By M. Shankar
Jan. 25 (Bloomberg) -- White sugar advanced in London on speculation that India, Indonesia and other importers will buy more because of expectations for a supply shortfall.
India, the world’s largest consumer, will have to import at least 7 million metric tons this season, Macquarie Group Ltd. said in a report this month. Indonesia, Southeast Asia’s largest sugar buyer, may have a shortfall of 530,976 tons in white sugar for household consumption in early May, Trade Minister Mari Pangestu told parliament members today in Jakarta.

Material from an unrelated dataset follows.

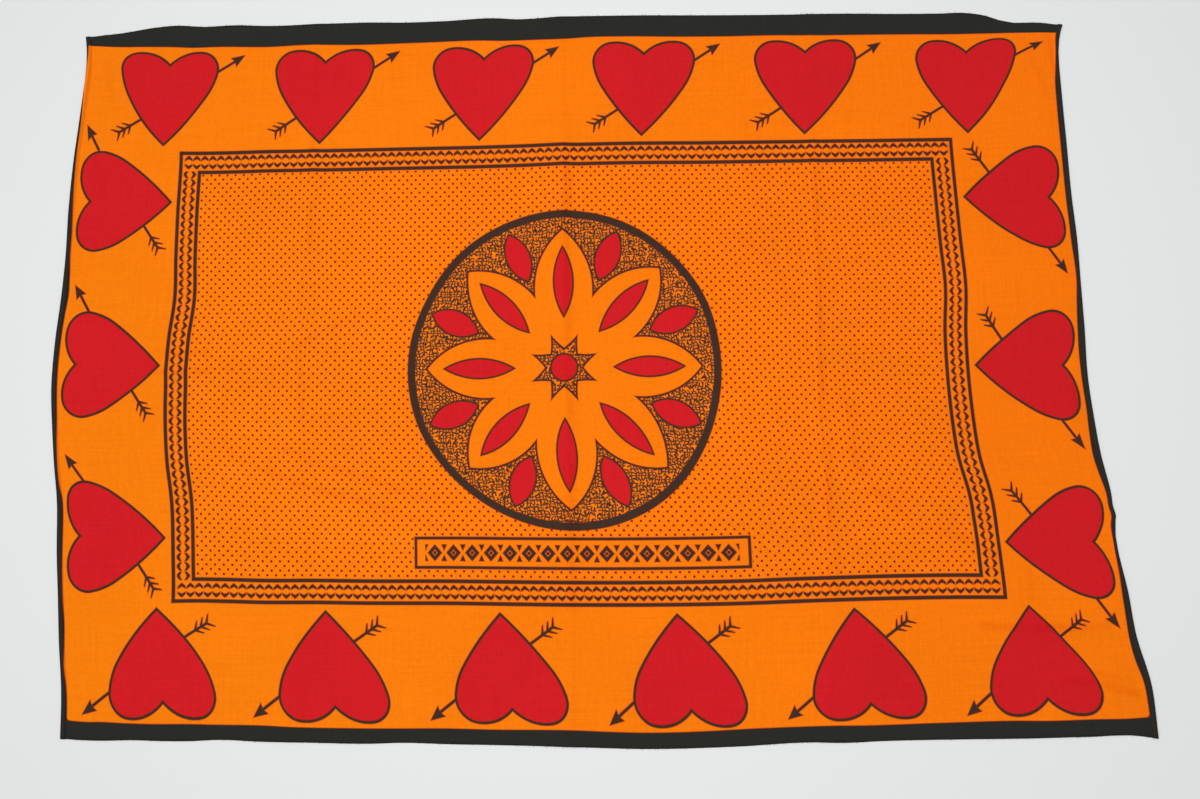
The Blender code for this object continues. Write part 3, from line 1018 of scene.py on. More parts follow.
@dataclass(frozen=True)
class Rosette:
    """Eight orange petals with red veins and red drops between them, on a ground of squiggles."""

    petals: int = 8
    petal: Leaf = Leaf(112.0, 86.0, 43.0)
    vein: Leaf = Leaf(122.0, 50.0, 14.0)
    drop: Leaf = Leaf(171.0, 37.0, 17.5)
    heart_radius: float = 19.0
    line: float = 1.9
    cell: float = 4.7
    stroke: float = 2.05
    wander: float = 3.2
    wander_scale: float = 0.11
    missing: float = 0.86
    second_draw: float = 7.5

    def squiggle(self, spot: Spot) -> Wire:
        """Distance outside curly strokes: quarter circles in small squares, turned at random.

        Args:
            spot: Place on the plan.

        Returns:
            The distance, negative inside a stroke.
        """
        tiles = spot.wandering(self.wander_scale, self.wander).scaled(1 / self.cell, 1 / self.cell)
        corner = tiles.vector("FLOOR")
        inside_x, inside_y, _ = tiles.vector("FRACTION").parts()
        local = Spot.at(corner.chance().above(0.5).blend(inside_x, inside_x.scaled(-1.0, 1.0)), inside_y)
        first = abs(local.circle((0.0, 0.0), 0.5))
        second = abs(local.circle((1.0, 1.0), 0.5)) + corner.chance(self.second_draw).above(self.missing)
        return first.least(second).scaled(self.cell, -self.stroke / 2)

    def field(self, spot: Spot, inner_radius: float) -> tuple[Wire, Wire, Wire]:
        """The rosette's red parts, dark lines and ground.

        Args:
            spot: Place on the plan from the disc's middle.
            inner_radius: Radius of the ground inside the disc's line.

        Returns:
            Distance outside the red parts, outside the dark lines, and outside the squiggles.
        """
        x, y, _ = spot.parts()
        radius = (x * x + y * y).math("SQRT")
        sector = TURN / self.petals
        turn = y.math("ARCTAN2", x).repeat(sector)
        folded = Spot.at(radius * turn.math("COSINE"), radius * turn.math("SINE"))
        petal = self.petal.field(folded)
        vein = self.vein.field(folded)
        lines = petal.outline(self.line).least(vein.outline(self.line))
        other = turn.scaled(-1.0, sector / 2)
        between = Spot.at(radius * other.math("COSINE"), radius * other.math("SINE"))
        drop = self.drop.field(between)
        core = radius - self.heart_radius
        red = vein.least(drop, core)
        lines = lines.least(drop.outline(self.line), core.outline(self.line))
        ground = self.squiggle(spot).most(petal * -1.0, drop * -1.0, core * -1.0, radius - inner_radius)
        return red, lines, ground


@dataclass(frozen=True)
class Ornament:
    """A row of hollow lozenges with a dot in each and a small wedge above and below each gap."""

    pitch: float = 27.4
    half_width: float = 10.2
    half_height: float = 11.0
    stroke: float = 4.2
    dot: float = 2.0
    wedge_half: float = 3.6
    wedge_height: float = 7.6
    count: int = 16

    def field(self, x: Wire, y: Wire) -> Wire:
        """Distance outside the ornaments: lozenges are |x| / width + |y| / height = 1.

        Args:
            x: Place along the row from its middle.
            y: Place across it from its middle.

        Returns:
            The distance, negative inside.
        """
        high = abs(y)
        near = x.repeat(self.pitch, self.pitch / 2)
        size = self.half_width * self.half_height / math.hypot(self.half_width, self.half_height)
        edge = near.scaled(size / self.half_width, high.scaled(size / self.half_height, -size))
        hollow = (edge + self.stroke / 2).outline(self.stroke)
        dot = Spot.at(near, high).circle((0.0, 0.0), self.dot)
        far = near.scaled(-1.0, self.pitch / 2)
        foot = self.wedge_half * (self.half_height - self.wedge_height)
        wedge = far * self.wedge_height - high.scaled(self.wedge_half, 0.0) + foot
        wedge = wedge.scaled(1.0 / math.hypot(self.wedge_height, self.wedge_half), 0.0)
        wedge = wedge.most(high - self.half_height)
        return hollow.least(dot, wedge).most(abs(x) - self.count * self.pitch / 2)


# ------------------------------------------------------------------ finishes


def new_material(
    name: str, roughness: float, specular: float
) -> tuple[bpy.types.Material, bpy.types.NodeTree, bpy.types.Node]:
    """A fresh material with its node tree and its Principled shader.

    Args:
        name: The material's name.
        roughness: The shader's roughness.
        specular: The shader's specular level.

    Returns:
        The material, its tree and its shader.
    """
    material = bpy.data.materials.new(name)
    material.use_nodes = True
    shader = material.node_tree.nodes["Principled BSDF"]
    shader.inputs["Roughness"].default_value = roughness
    shader.inputs["Specular IOR Level"].default_value = specular
    return material, material.node_tree, shader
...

“We are still seeing supply shortfalls across the world and that is supportive for sugar prices,” Peter de Klerk, an analyst with C. Czarnikow Sugar Futures Ltd. in London, said by phone today.
White sugar for March delivery advanced as much as $12.30, or 1.6 percent, to $759.30 a ton on the Liffe exchange, and was trading at $749.90 at 12:05 p.m. local time. The contract last week climbed to $767, the highest level in at least two decades. Raw sugar for March delivery rose 1.9 percent to 29.32 cents a pound on ICE Futures U.S. in New York.
Excess rains in Brazil and a weak monsoon in India hurt sugar-cane output from the world’s two biggest growers. Global demand for sugar will outpace supply by 13.5 million tons in the 2009-10 season, according to Czarnikow.
Five of 10 traders, analysts and brokers surveyed last week forecast that white sugar traded in London would gain, and three said the price would retreat.
Boosting Inventories
Indonesia, which had a white-sugar stockpile of 350,626 tons at the end of 2009, may produce 218,398 tons of sugar in the first four months of this year, while demand in the period may reach 1.1 million tons, according to Pangestu.
Egypt, Pakistan and Philippines have also said they intend to import sugar to cool domestic prices, crimping supplies.
Among other agricultural commodities traded on Liffe, cocoa for March delivery slid 10 pounds, or 0.4 percent, to 2,330 pounds ($3,766) a ton.
Cocoa exports from Ivory Coast, the world’s largest producer of the chocolate ingredient, jumped 18 percent to 184,448 tons in December, according to data supplied by the ports of Abidjan and San Pedro.
The West African nation is expected to ship 900,000 tons of the beans during this season’s harvest, little changed, from last year, according to officials from state agencies interviewed last week.
Robusta coffee for March delivery jumped $10, or 0.7 percent, to $1,370 a ton. It earlier climbed to as high as $1,385 a ton.